After you’ve verified family names, birth dates and locations with the census, you can move into more in-depth research. Armed with names and locations, check obituary records for more information. Many libraries keep detailed records of obituaries within their counties. You can also search for names via old newspapers. Although many of these are kept on microfilm, you can use digital indexes to narrow your search. Librarians can help you locate microfilms that may contain the names or stories you want to research.
You can also use genealogical websites to help fill in family history. Many libraries offer free access to these paid subscription sites. Access will either be through your local library’s website or available at your library. Although ancestry sites are helpful because they bring collective information together for families, you should still try to verify all of the information you get from these sites. Some of the sites available from local libraries include African American Heritage, Dictionary of American Family Names, Bureau of Land Management and Heritage Quest.
Once you’ve traced your family tree back as far as you’re able, it’s time to begin “floofing out their character,” as Lamont says. This means adding as many details about that family member’s life as possible. This is where you can circle back to those family stories and legends and try to verify them. Once you’ve hit this point, more in-depth research might be required. For example, if you started researching your Arkansas genealogy, only to discover that your great-great-grandfather moved to the state from Georgia, then you may need to plan a trip to Georgia to fill in the family background.
However, before you plan that trip, Lamont has tips on what to do when family history takes you to other states or even countries. She suggests finding the libraries local to where your ancestor lived and contacting them to see if you can gather any more information virtually. “Also look for that county’s historical Facebook page,” she adds. Then you can contact the county historical society to ask what resources they might have that could lead to more information on your ancestors. Sometimes, the only way to get access to the local newspapers and county records will be an in-person visit to that library. In that case, plan your trip carefully. Contact the libraries or county historical societies you’ll visit well in advance to make appointments. Look for other ways to gather evidence of your ancestors, including local cemeteries.
When you’re researching your ancestors, it’s not just for you. Every family member connected to you can benefit from your research, even future family members not born yet. Take notes as you search and be detailed in where you found your information. Write family stories down and whether you were able to verify them or not. Include digital copies of newspaper articles, census records, land deeds, and anything else that fills out the stories of your ancestors. When you’re done, keep a file safely stored online, and you can bind and publish physical copies relatively easily through a self-publishing service or local print shop. “When you feel like you’re done, definitely send it to your local library,” Lamont advises. These researched ancestries can be valuable resources for others and are important in recording local history.

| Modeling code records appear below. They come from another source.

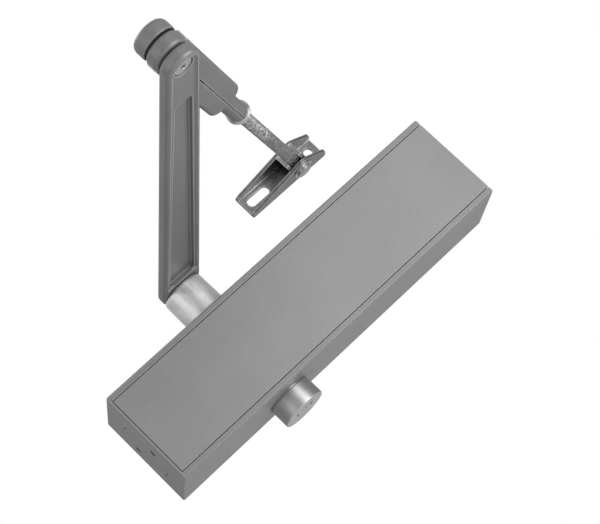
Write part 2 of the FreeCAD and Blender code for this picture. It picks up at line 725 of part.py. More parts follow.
def rod_end():
    """Strap bent round the shoe pin, its two legs on either side of the rod."""
    inner = TONGUE / 2
    outer = inner + STRAP_THICKNESS
    z0 = AXIS_Z - STRAP_HEIGHT / 2
    z1 = AXIS_Z + STRAP_HEIGHT / 2
    legs = block(-STRAP_LENGTH, 0, -outer, outer, z0, z1)
    strap = legs.fuse(post(outer, z0, z1)).removeSplitter()
    ends = edges_at(
        strap, lambda e: is_line_along(e, Y_AXIS) and abs(e.Vertexes[0].X + STRAP_LENGTH) < SAME_PLACE
    )
    strap = strap.makeFillet(STRAP_CORNER, ends)
    gap = block(-STRAP_LENGTH, 0, -inner, inner, z0, z1)
    strap = strap.cut([gap, post(inner, z0, z1)])
    strap = place(strap, 0, V(FOREARM_LENGTH, 0, 0))
    return place(strap, FOREARM_ANGLE, ELBOW)


def tangent_point(tip_x, tip_y):
    """Where the line from a flange tip touches the lug circle, on its open side."""
    distance = math.hypot(tip_x, tip_y)
    spread = math.acos(LUG_RADIUS / distance)
    direction = math.atan2(tip_y, tip_x)
    candidates = []
    for sign in (1, -1):
        angle = direction + sign * spread
        candidates.append((LUG_RADIUS * math.cos(angle), LUG_RADIUS * math.sin(angle)))
    return min(candidates, key=lambda point: point[1])


def shoe_flange(z0, z1):
    left_tip = (SHOE_LEFT, SHOE_BACK - TIP_HEIGHT_LEFT)
    right_tip = (SHOE_RIGHT, SHOE_BACK - TIP_HEIGHT_RIGHT)
    outline = [
        (SHOE_LEFT, SHOE_BACK), left_tip, tangent_point(*left_tip),
        tangent_point(*right_tip), right_tip, (SHOE_RIGHT, SHOE_BACK),
    ]
    flange = prism(outline, z0, z1).fuse(post(LUG_RADIUS, z0, z1)).removeSplitter()
    tips = edges_at(
        flange,
        lambda e: is_line_along(e, Z_AXIS)
        and (e.Vertexes[0].X < SHOE_LEFT + NEAR_END or e.Vertexes[0].X > SHOE_RIGHT - NEAR_END)
        and e.Vertexes[0].Y < SHOE_BACK - NEAR_END,
    )
    return flange.makeFillet(TIP_CORNER, tips)


def shoe():
    """Pressed channel with a slotted base and two lugs for the pin."""
    half = SHOE_WIDTH / 2
    base = block(SHOE_LEFT, SHOE_RIGHT, SHOE_BACK - SHEET, SHOE_BACK, -half, half)
    channel = base.fuse([shoe_flange(-half, SHEET - half), shoe_flange(half - SHEET, half)])
    channel = channel.removeSplitter()
    bends = edges_at(
        channel,
        lambda e: is_line_along(e, X_AXIS) and abs(e.Vertexes[0].Y - SHOE_BACK) < SAME_PLACE,
    )
    channel = channel.makeFillet(SHOE_BEND, bends)
    y0, y1 = SHOE_BACK - SHEET, SHOE_BACK
    cuts = [drill(SLOT_RADIUS, y0, y1, SLOT_LEFT), drill(SLOT_RADIUS, y0, y1, SLOT_RIGHT)]
    cuts.append(block(SLOT_LEFT, SLOT_RIGHT, y0, y1, -SLOT_RADIUS, SLOT_RADIUS))
    cuts.append(drill(SHOE_HOLE_RADIUS, y0, y1, SHOE_HOLE_X))
    cuts.append(post(STRAP_PIN_RADIUS, -half, half))
    return place(channel.cut(cuts), 0, SHOE_PIVOT)


def shoe_pin():
    """Pin with a head below the shoe and a riveted end above it."""
    half = SHOE_WIDTH / 2
    low = -half - SHOE_WASHER
    radius = STRAP_PIN_RADIUS
    head = post(SHOE_PIN_HEAD_RADIUS, low - SHOE_PIN_HEAD, low)
    head = head.makeFillet(SHOE_PIN_EDGE, edges_at(head, lambda e: lies_at_z(e, low - SHOE_PIN_HEAD)))
    rivet = Part.makeCone(RIVET_RADIUS, radius, RIVET_HEIGHT, V(0, 0, half), Z_AXIS)
    shank = post(radius, low, -STRAP_HEIGHT / 2).fuse([
        post(radius - RUNNING_CLEARANCE, -STRAP_HEIGHT / 2, STRAP_HEIGHT / 2),
        post(radius, STRAP_HEIGHT / 2, half),
    ])
    return place(head.fuse([shank, rivet]).removeSplitter(), 0, SHOE_PIVOT)


def shoe_washer():
    top = -SHOE_WIDTH / 2
    washer = ring(SHOE_WASHER_RADIUS, STRAP_PIN_RADIUS, top - SHOE_WASHER, top)
    return place(washer, 0, SHOE_PIVOT)


def nodes():
    valves = list(valve_places())
    return {
        "housing": housing(),
        "front_cover": front_cover(),
        "cover_clips": cover_clips(),
        "valve_end_plug": valve_end_plug(),
        "spring_end_plug": spring_end_plug(),
        "end_plug_seals": Part.makeCompound([end_seal(s, SEAL_SECTION) for s in (-1, 1)]),
        "closing_speed_valve": valve_screw(valves[0]),
        "latching_speed_valve": valve_screw(valves[1]),
        "spring_adjust_screw": spring_adjust_screw(),
        "spring_seat": spring_seat(),
        "closing_spring": closing_spring(),
        "piston": piston(),
        "check_valve": check_valve(),
        "pinion_spindle": pinion_spindle(),
        "spindle_bearings": spindle_bearings(),
        "spindle_seals": spindle_seals(),
        "bearing_nuts": bearing_nuts(),
        "spindle_cap": spindle_cap(),
        "arm_hub": arm_hub(),
        "main_arm": main_arm(),
        "arm_washer": arm_washer(),
        "arm_screw": arm_screw(),
        "elbow_pin": elbow_pin(),
        "elbow_spacer": elbow_spacer(),
        "elbow_bush": elbow_bush(),
        "elbow_washer": elbow_washer(),
        "elbow_cap": elbow_cap(),
        "forearm_sleeve": forearm_sleeve(),
        "sleeve_collar": sleeve_collar(),
        "adjusting_rod": adjusting_rod(),
        "rod_end": rod_end(),
        "shoe": shoe(),
        "shoe_pin": shoe_pin(),
        "shoe_washer": shoe_washer(),
    }


def main():
    os.makedirs("parts", exist_ok=True)
    for name, shape in nodes().items():
        shape.exportStep("parts/" + name + ".step")
        box = shape.BoundBox
        volume = sum(solid.Volume for solid in shape.Solids)
        print(name, len(shape.Solids), shape.isValid(), round(volume, 1), box)


main()
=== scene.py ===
import json
import math

import bmesh
import bpy
from mathutils import Matrix, Vector


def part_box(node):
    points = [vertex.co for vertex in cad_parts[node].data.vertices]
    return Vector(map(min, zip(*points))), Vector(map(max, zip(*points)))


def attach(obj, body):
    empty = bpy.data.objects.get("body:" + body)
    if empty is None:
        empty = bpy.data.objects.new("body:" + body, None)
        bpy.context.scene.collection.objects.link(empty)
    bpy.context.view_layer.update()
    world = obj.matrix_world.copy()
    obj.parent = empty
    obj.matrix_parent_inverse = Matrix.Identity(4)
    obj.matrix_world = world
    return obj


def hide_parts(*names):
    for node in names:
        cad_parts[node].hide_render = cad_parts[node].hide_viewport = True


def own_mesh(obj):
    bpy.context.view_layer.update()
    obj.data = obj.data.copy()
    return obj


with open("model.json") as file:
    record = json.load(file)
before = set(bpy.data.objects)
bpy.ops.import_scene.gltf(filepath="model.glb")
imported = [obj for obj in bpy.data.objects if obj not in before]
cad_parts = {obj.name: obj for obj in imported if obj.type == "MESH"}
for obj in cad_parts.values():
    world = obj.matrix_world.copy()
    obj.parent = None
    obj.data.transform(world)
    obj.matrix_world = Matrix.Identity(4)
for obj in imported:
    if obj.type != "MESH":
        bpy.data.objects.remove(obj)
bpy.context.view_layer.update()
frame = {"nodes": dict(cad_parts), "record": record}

NODES = frame["nodes"]
RECORD = frame["record"]
JOINTS = {joint["name"]: joint for joint in RECORD["behaviour"]["joints"]}
MM = 0.001

# Camera: where it looks, from which side, how far away, and its roll about the line of sight
LOOK_AT = Vector((-0.0069, -0.0936, 0.0027))
CAMERA_AZIMUTH = math.radians(19.09)
CAMERA_ELEVATION = math.radians(-12.48)
CAMERA_ROLL = math.radians(46.52)
CAMERA_DISTANCE = 0.9504
CAMERA_LENS = 111.0
SENSOR_WIDTH = 36.0

FLOOR_Z = -0.32
FLOOR_SIZE = 6.0

# Fineness of turned pieces, and the angles above which an edge stays sharp
FINE_ROUND = 128
FINE_CORNER = 6
COARSE_CORNER = 3
ON_AXIS = 1e-6
TURNED_SHARP = math.radians(35.0)
SWEPT_SHARP = math.radians(60.0)

# Brightness of the surroundings by direction, from straight down to straight up
SKY = ((0.0, 0.12), (0.36, 0.18), (0.47, 0.10), (0.56, 0.26), (0.72, 0.66), (1.0, 0.62))

# Lights: name, direction as (right, up, forward) seen from the camera, distance, size, power
LIGHTS = (
    ("key", (0.55, 0.9, -0.9), 1.6, 0.9, 3.4),
    ("fill", (-1.0, -0.2, -0.8), 1.6, 1.2, 3.3),
    ("edge", (-1.0, 0.5, 0.35), 1.2, 0.4, 3.0),
    ("right_end", (0.7, 0.4, -0.8), 0.5, 0.25, 0.95),
)

# Places taken from the joints
SPINDLE = Vector(JOINTS["spindle_turn"]["pos_m"])
ELBOW = Vector(JOINTS["elbow"]["pos_m"])
ROD_AXIS = Vector(JOINTS["rod_adjust"]["axis"]).normalized()
SHOE_PIVOT = Vector(JOINTS["shoe_pivot"]["pos_m"])
REACH = (SHOE_PIVOT - ELBOW).to_2d().length

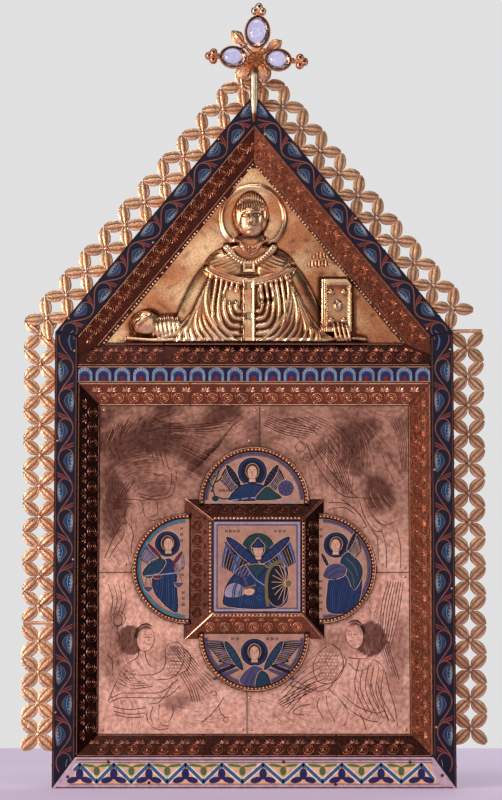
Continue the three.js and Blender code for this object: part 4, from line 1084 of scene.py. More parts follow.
strokes = [
    # lower left: leafy rod, shoulder, arm, scroll, wing and folds
    [-82.8, -62, -81.6, -68.7, -78.2, -74.6], [-87.7, -61.2, -88.4, -67.1, -95.4, -71.2, -100.8, -77.1],
    [-100.8, -77.1, -104.4, -85.5, -108.8, -97.2, -100.4, -94.2, -86.9, -93.9, -70.1, -93, -58, -83.8],
    [-108.4, -100.5, -100.3, -97.5, -85.2, -97.5, -66.7, -96.9, -56.3, -88.8],
    [-108.8, -97.2, -110.4, -99.9, -108.4, -101.5], [-107, -104.2, -95.2, -106.4, -81.5, -104.9],
    [-106.3, -107.6, -95.2, -109.9, -82.5, -108.9], [-105, -110.2, -95.2, -112.2, -83.5, -111.9],
    [-65.1, -56.7, -58.1, -55.6, -53.7, -60.3, -53.3, -68.7, -56.3, -77.1, -63.4, -83, -73.5, -83.8],
    [-65.1, -56.7, -67.5, -62, -67.1, -70.4, -70.1, -77.1, -76.5, -80.1],
    [-61.7, -85.5, -65, -92.2, -71.7, -100.5, -78.4, -102.2], [-76.4, -103.9, -78.4, -110.6, -76.4, -118.1],
    [-71.7, -102.9, -72.4, -110.6, -70, -117.6, -64.9, -118.9], [-62.5, -101.9, -61.3, -108.9, -64.6, -115.6],
    [-81.4, -108.9, -80.1, -115.6, -73.3, -121.4, -64.9, -120.6],
    [-98.8, -75.4, -93.7, -79.1, -87, -80.5, -76.5, -80.1],
    [-39.7, -115.9, -33, -110.6, -26.3, -102.5, -22.9, -96.9], [-27, -102.5, -25.3, -108.9, -21.2, -112.6],
    [-33, -94.2, -30.4, -92.2, -28.3, -94.9, -31.4, -95.9],
    [-53.3, -60.3, -48.3, -65.4, -49.9, -75.4, -56, -79.1],
    [-104, -33.5, -100.6, -36.8, -101, -41.9, -104.7, -43.5, -106.7, -38.5, -104, -33.5],
    [-104, -43.5, -102.6, -51.9, -98.8, -62], [-110.6, -65.4, -107.2, -70.4, -107.8, -78.8, -105.5, -83.8],
    # lower right: robe, arms and folds
    [67.7, -65.4, 69.7, -70.4, 66.3, -77.1, 56.1, -90.5, 46, -92.2, 36, -87.2, 30.9, -84.8],
    [71.4, -67.1, 78.1, -68.1, 90.2, -68.7, 98.3, -75.4, 101.6, -88.8, 106.6, -105.6, 108.5, -118.9],
    [90.2, -68.7, 85.8, -75.4, 78.1, -77.1, 71.4, -71.2], [56.1, -90.5, 64.5, -98.9, 71.2, -108.9, 67.8,
                                                           -118.9],
    [61.5, -94.2, 71.2, -105.6, 84.7, -113.9, 93.1, -115.6],
    [64.9, -93.2, 78, -103.9, 91.4, -108.9, 98.1, -107.6], [54.4, -95.5, 56.1, -105.6, 61.1, -115.6],
    [49.4, -97.5, 47.7, -103.9, 52.7, -113.9], [42.7, -102.2, 34.2, -104.2, 29.2, -108.9, 37.6, -110.6],
    [30.9, -84.8, 27.5, -88.2, 34.3, -90.2, 44.4, -93.9], [79.6, -108.9, 83, -115.6, 84.6, -122.2],
    [93.2, -85.5, 96.5, -98.9, 101.5, -115.6], [88.2, -83.8, 90.1, -93.9, 94.8, -105.6],
    [58.9, -57, 65, -62, 67.7, -72.1, 64.6, -82.1, 56.5, -86.8, 48.1, -84.8, 44.7, -75.4, 47.8, -65.4, 54.5,
     -58.7],
    # upper right: rod, wing arm and long skirts
    [39.7, 96.2, 44.8, 84.3, 53.2, 70.7, 63.4, 58.8, 69.3, 55],
    [43.9, 96.9, 51.5, 84.3, 60, 72.4, 71.8, 60.5, 78.6, 54.5], [69.3, 55, 80.3, 54, 95.5, 53.7],
    [66.7, 52.8, 76.9, 45.2, 85.3, 33.3, 80.2, 29.9], [56.5, 45.2, 68.4, 46.5, 76.9, 41.8],
    [80.3, 52, 84, 40.1, 90.4, 29.9, 97.1, 28.2], [86.4, 52, 90.4, 40.1, 98.8, 33.3, 109, 36.7],
    [78.5, 29.9, 85.2, 16.4, 86.8, 1.2], [97.1, 29.9, 100.4, 16.4, 100.7, 0.3],
    [109, 29.9, 111.4, 16.4, 111.5, 0.3], [73.4, 29.9, 79.5, 16.4, 80.1, 6.3],
    [56.5, 50.3, 66.7, 50.3, 73.5, 48.2], [88.7, 29.9, 93.7, 23.2, 94.5, 6.3],
    # upper left: sleeve, hem and the lower figure's shoulder
    [-88.5, 57.4, -78.6, 55.4, -66.8, 57.4, -63.1, 65.6, -63.1, 73],
    [-87.1, 55, -76.9, 53, -63.7, 55.4, -59.7, 65.6, -59.4, 74.1],
    [-112.5, 52.3, -100.7, 53, -87.1, 52, -84.4, 45.2, -82.7, 39.1, -73.2, 41.5],
    [-87.1, 52, -75.2, 52.3, -73.2, 41.5], [-112.5, 50.3, -102.4, 50.6, -92.2, 49.3],
    [-82.7, 39.1, -76.9, 36.7, -66.7, 40.1], [-114, 7.9, -107.3, 23.2, -101.3, 33.3, -96.5, 35],
    [-95.5, 35, -92.1, 26.5, -93.7, 16.4, -92.7, 7.9], [-96.5, 35, -98.9, 40.1, -97.3, 46.5],
    [-110.6, 7.9, -105.6, 16.4, -100.5, 23.2, -98.9, 29.9], [-77, 73, -73.3, 71, -68.5, 72.4],
]
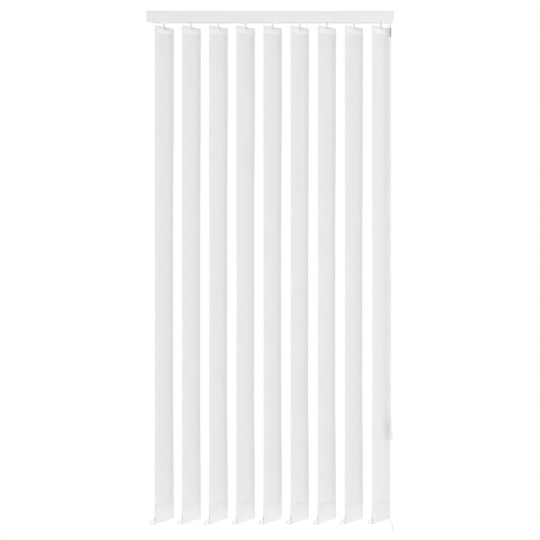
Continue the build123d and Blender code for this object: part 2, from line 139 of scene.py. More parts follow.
# ---- shader building blocks
class Graph:
    # a short way to add and join nodes in one material or group
    def __init__(self, tree):
        self.tree = tree

    def add(self, kind, **settings):
        node = self.tree.nodes.new(kind)
        for key, value in settings.items():
            setattr(node, key, value)
        return node

    def put(self, socket, value):
        if isinstance(value, bpy.types.NodeSocket):
            self.tree.links.new(value, socket)
        else:
            socket.default_value = value

    def math(self, operation, first, second=0.0, clamp=False):
        node = self.add("ShaderNodeMath", operation=operation, use_clamp=clamp)
        self.put(node.inputs[0], first)
        self.put(node.inputs[1], second)
        return node.outputs[0]

    def remap(self, value, low, high, outLow=0.0, outHigh=1.0):
        node = self.add("ShaderNodeMapRange")
        for socket, given in zip(node.inputs[:5], (value, low, high, outLow, outHigh)):
            self.put(socket, given)
        return node.outputs[0]

    def noise(self, vector, scale, detail=2.0, rough=0.5):
        node = self.add("ShaderNodeTexNoise")
        self.put(node.inputs["Vector"], vector)
        self.put(node.inputs["Scale"], scale)
        self.put(node.inputs["Detail"], detail)
        self.put(node.inputs["Roughness"], rough)
        return node.outputs["Fac"]

    def stretch(self, vector, scale):
        node = self.add("ShaderNodeVectorMath", operation="MULTIPLY")
        self.put(node.inputs[0], vector)
        node.inputs[1].default_value = scale
        return node.outputs[0]

    def mix(self, factor, first, second):
        node = self.add("ShaderNodeMix", data_type="RGBA")
        self.put(node.inputs[0], factor)
        self.put(node.inputs[6], first)
        self.put(node.inputs[7], second)
        return node.outputs[2]

    def bump(self, height, distance, strength=1.0, normal=None):
        node = self.add("ShaderNodeBump")
        self.put(node.inputs["Height"], height)
        self.put(node.inputs["Distance"], distance)
        self.put(node.inputs["Strength"], strength)
        if normal is not None:
            self.put(node.inputs["Normal"], normal)
        return node.outputs[0]


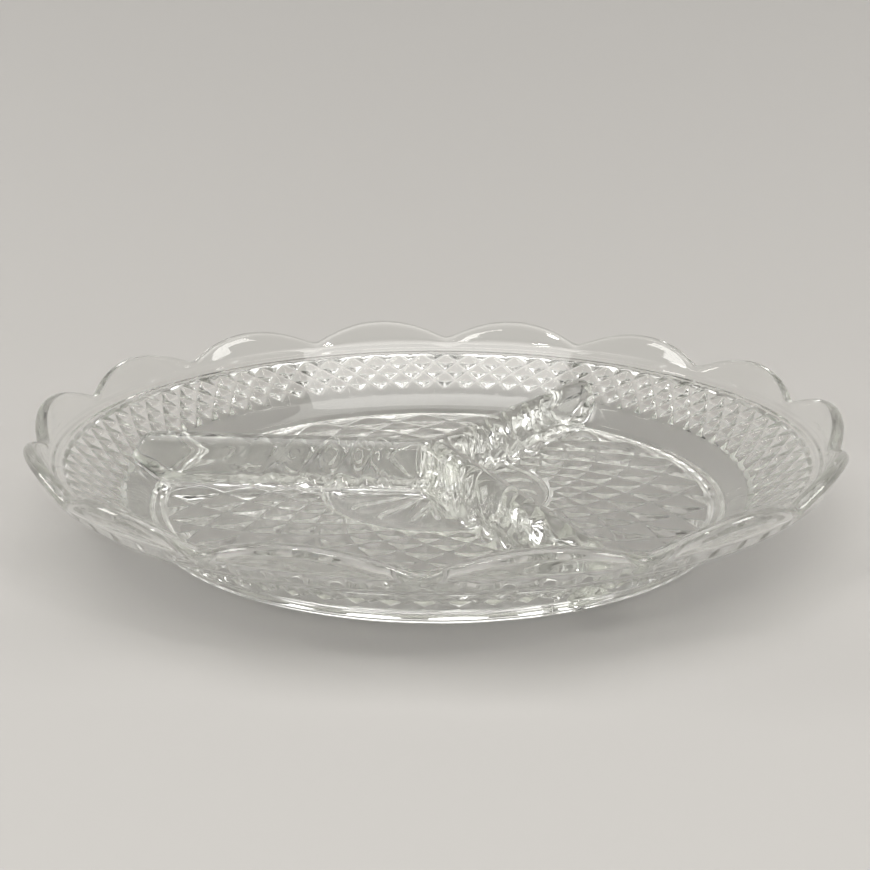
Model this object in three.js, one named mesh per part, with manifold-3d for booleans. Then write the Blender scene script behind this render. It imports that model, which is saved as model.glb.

The amount of information and research needed to fill out family history can be overwhelming. Focus on the step in front of you. Fill out a pedigree chart as your first step. Find a genealogy class. Speak to your local librarian. Researching your roots isn’t a one-weekend venture; it’s an adventure you can follow at your own pace. Each small discovery will add up over time to a fuller view of your family’s past. Before you know it, you’ll have discovered your family’s Arkansas roots, and likely that your roots extended to places and people you couldn’t have imagined at the beginning of your search.
Arkansas Libraries and Centers with Genealogical Departments:
Fayetteville Public Library
Roberts Library and the Central Arkansas Library System
University of Arkansas Libraries
Mosaic Templars Cultural Center
Fort Smith Library
Pope County Library System
The Butler Center for Arkansas Studies
Little Rock Arkansas Family History Center
Malvern – Hot Spring County Library
Arkansas State Library
Arkansas State Archives
Bentonville Arkansas Stake Family History Center
Arkansas Genealogical Society
Arkansas Historical Association (lists historical societies by county)
Arkansas Division of Health – Department of Vital Records
Arkansas Digital Archives
The Cherokee Heritage Center
Choctaw Nation of Oklahoma
Don’t forget your best resources: your own family members, family photo albums and scrapbooks, Bibles, birth announcements, yearbooks and obituaries. These are not only great places to start but invaluable when you hit a wall. Enjoy the journey into your Arkansas genealogy.